First-principles computation of new series of quaternary Heusler alloys CoScCrZ (Z = Al, Ga, Ge, In): a study of structural, magnetic, elastic and thermal response for spintronic devices
Published in Molecular Physics, 2020
M. Shakil, Hafsa Arshad, M. Zafar, M. Rizwan, S. S. A. Gillani, Shabbir Ahmed
Figures 8–11 indicated that Fermi level is positioned inside BG of spin-down channel and crosses orbitals in spin up channel for CoScCrZ (Z = Al, Ga, Ge, In). This location of Fermi level in both spin states leads to character of half-metallicity and gives 100% SP. The d-orbitals of transition metals (Co, Sc and Cr) are present near Fermi level. Firstly, d-d hybridisation of Co and Sc creates five bonding (obeys tetrahedral-symmetry) and five non-bonding orbitals (obeys octahedral-symmetry). The five-bonding d-orbitals further split up into double de-generated eg and triple de-generated t2g bonding orbitals. The octahedral symmetry of non-bonding orbitals breaks up into double de-generated eu and triple degenerated t1u states.

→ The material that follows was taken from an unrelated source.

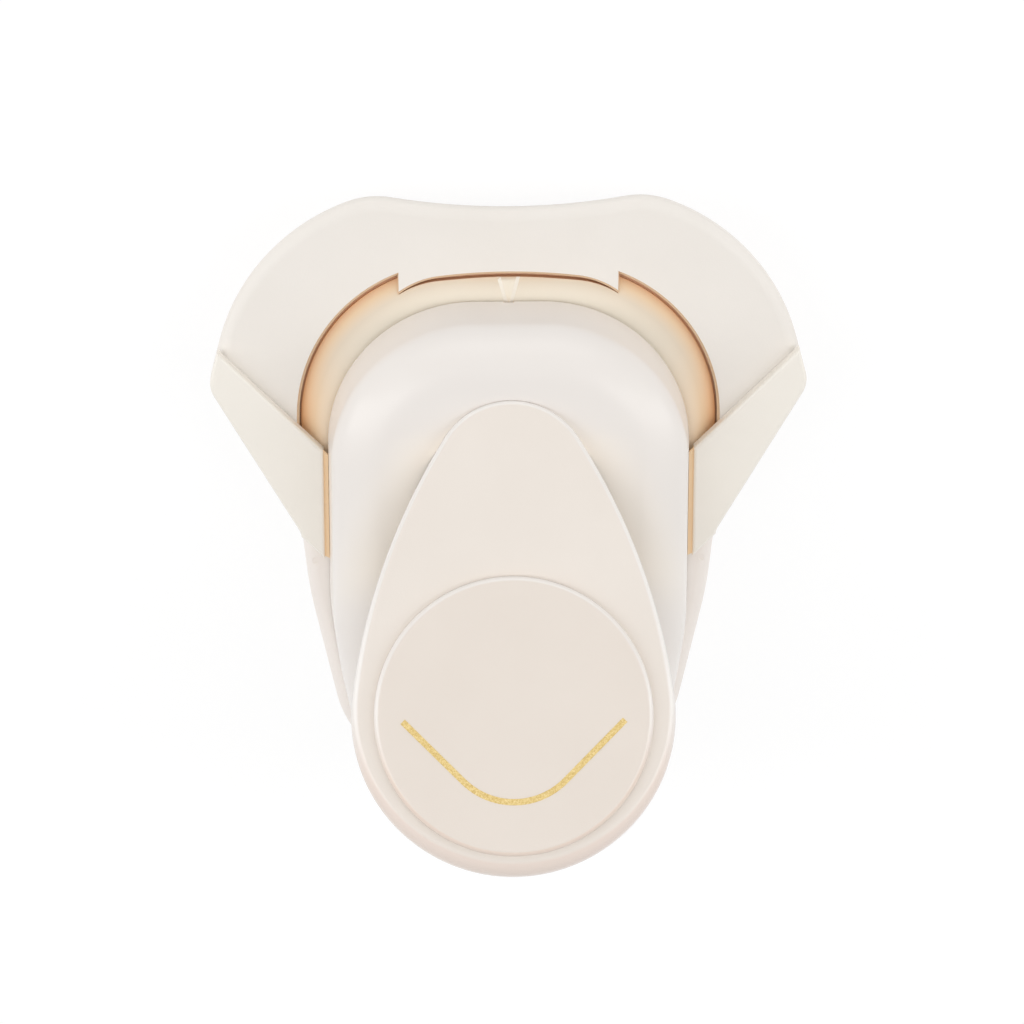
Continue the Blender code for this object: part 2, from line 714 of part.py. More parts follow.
def base_housing(material):
    """Moulded body: a tub with a deck under the table, a raised ledge behind it and screw bosses."""
    outline = base_outline()
    tub = shrunk(outline, TUB_INSET)
    housing = prism("base_housing", tub, TUB_LOW, DECK_TOP, material)
    ledge_rings = slab_rings(outline, DECK_TOP - FLANGE_OVERLAP, CARD_HEIGHT, EDGE_RADIUS, EDGE_RADIUS, EDGE_STEPS)
    ledge = loft("tail ledge", ledge_rings)
    reach = LENGTH
    front_y = TABLE_END_Y - GAP
    front_block = rectangle(reach, front_y, reach)
    cut(ledge, prism("ledge front", front_block, TUB_LOW, CARD_HEIGHT + OVERRUN))
    pocket = rectangle(DIE_HALF + GAP, DIE_REAR_Y - GAP, front_y + OVERRUN)
    cut(ledge, prism("die pocket", pocket, TUB_LOW, CARD_HEIGHT + OVERRUN))
    join(housing, ledge)
    inner = shrunk(outline, TUB_INSET + TUB_WALL)
    cut(housing, prism("tub hollow", inner, TUB_LOW - OVERRUN, DECK_UNDER))
    tail_inner = shrunk(outline, TUB_INSET + TUB_WALL + GAP)
    tail_hollow = prism("tail hollow", tail_inner, DECK_UNDER - OVERRUN, CARD_HEIGHT - DECK)
    cut(tail_hollow, prism("tail hollow front", rectangle(reach, HEAD_Y - TAIL_HOLLOW_BACK, reach), 0, reach))
    cut(housing, tail_hollow)
    screws = dome_screw_places()
    low = TUB_LOW + GAP
    high = DECK_TOP - DECK / 2
    bosses = hole("dome screw bosses", screws, SCREW_BOSS, low, CARD_HEIGHT - DECK / 2)
    table_bosses = hole("table screw bosses", table_screw_places(), SCREW_BOSS, low, high)
    die_bosses = hole("die screw bosses", die_screw_places(), SCREW_BOSS - GAP, low, high)
    springs = list(spring_places().values())
    post_bosses = hole("post bosses", springs, SCREW_BOSS, low, high)
    join(housing, bosses, table_bosses, die_bosses, post_bosses)
    cut(housing, prism("housing chute", chute_outline(), 0, CARD_HEIGHT))
    through = SCREW_RADIUS + GAP
    cut(housing, hole("dome screw holes", screws, through, 0, CARD_HEIGHT + OVERRUN))
    cut(housing, hole("table screw holes", table_screw_places(), through, 0, CARD_HEIGHT))
    cut(housing, hole("die screw holes", die_screw_places(), through, TUB_LOW + OVERRUN, CARD_HEIGHT))
    cut(housing, hole("post holes", springs, POST_RADIUS + RUN_GAP, DECK_TOP - DECK, CARD_HEIGHT))
    dimples = mirrored_places((DIMPLE_HALF, HEAD_Y - DIMPLE_BACK))
    cut(housing, hole("dimples", dimples, DIMPLE_RADIUS, CARD_HEIGHT - DIMPLE_DEPTH, CARD_HEIGHT + OVERRUN))


def paper_table(material):
    """The plate under the card: round edged outside, with the big cut-out and its thinner tab."""
    rings = slab_rings(
        base_outline(), CARD_HEIGHT - TABLE_THICKNESS, CARD_HEIGHT, EDGE_RADIUS, EDGE_RADIUS, EDGE_STEPS
    )
    table = loft("paper_table", rings, material)
    low = CARD_HEIGHT - TABLE_THICKNESS - OVERRUN
    high = CARD_HEIGHT + OVERRUN
    cut(table, prism("table rear", rectangle(LENGTH, -LENGTH, TABLE_END_Y), low, high))
    cut(table, prism("table cut-out", moat_outline(), low, high))
    cut(table, prism("under the tab", inset(round_outline(), GAP / 2), low, CARD_HEIGHT - TAB_THICKNESS))
    pegs = peg_places(1) + peg_places(-1)
    cut(table, hole("peg holes", pegs, PEG_RADIUS + GAP, low, high))
    screw_top = CARD_HEIGHT - TABLE_THICKNESS + TABLE_SCREW_SINK + GAP
    cut(table, hole("table threads", table_screw_places(), SCREW_RADIUS + GAP, low, screw_top))


def card_guide(side, material):
    """A wing on the table whose straight edge stops one edge of the card."""
    low = CARD_HEIGHT + GAP
    high = CARD_HEIGHT + GUIDE_HEIGHT
    guide = prism("guide_left" if side < 0 else "guide_right", base_outline(), low, high, material)
    reach = LENGTH
    tip_y = HEAD_Y - GUIDE_TIP_BACK
    tip_run = WAIST_HALF - WALL_LINE
    keep = [
        (side * WALL_LINE, HEAD_Y),
        (side * (WALL_LINE + reach), HEAD_Y + reach),
        (side * (WALL_LINE + reach), tip_y + reach),
        (side * (WALL_LINE + tip_run), tip_y + tip_run),
        (side * WALL_LINE, tip_y),
    ]
    if side < 0:
        keep.reverse()
    shape = prism("guide shape " + guide.name, keep, 0, reach)
    combine(guide, shape, "INTERSECT")
    bevel(guide, GUIDE_EDGE, 2)
    peg_low = CARD_HEIGHT - PEG_DEPTH
    pegs = hole("pegs " + guide.name, peg_places(side), PEG_RADIUS, peg_low, low + (GUIDE_HEIGHT - GAP) / 2)
    join(guide, pegs)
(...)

Due to octahedral symmetry of five non-bonding states, the hybridisation among Co-Sc and Cr cannot take place. But the tetrahedral symmetry leads to d-d hybridisation of Co-Sc and Cr which creates five bonding (double de generated eg and triple de-generated t2g) and five anti-bonding (double de-generated eg* and triple de-generated t2g* ) orbitals. The energy gap lies among unoccupied eu and occupied t1u non-bonding states. The BG energy in spin-down channel can be determined by subtracting energies of CBM and VBM. The electronic contribution from sp element mainly influences size of BG and position of Fermi level. This BG is basically originated due to hybridisation of d-d orbital states of transition metals. This is also known as d-d BG and it gives the origin of HM BG. The covalent hybridisation among higher-valent atom, and lower-valent atom leads to the formation of BG. The presence of sp element also causes p-d hybridisation among transition metals and sp elements. The values of p orbitals near Fermi level are almost negligible, hence these states do not directly contribute in the creation of BG but defines the degree of occupation of p-d states. It can be concluded as width and formation of BG are affected by p-d hybridisation.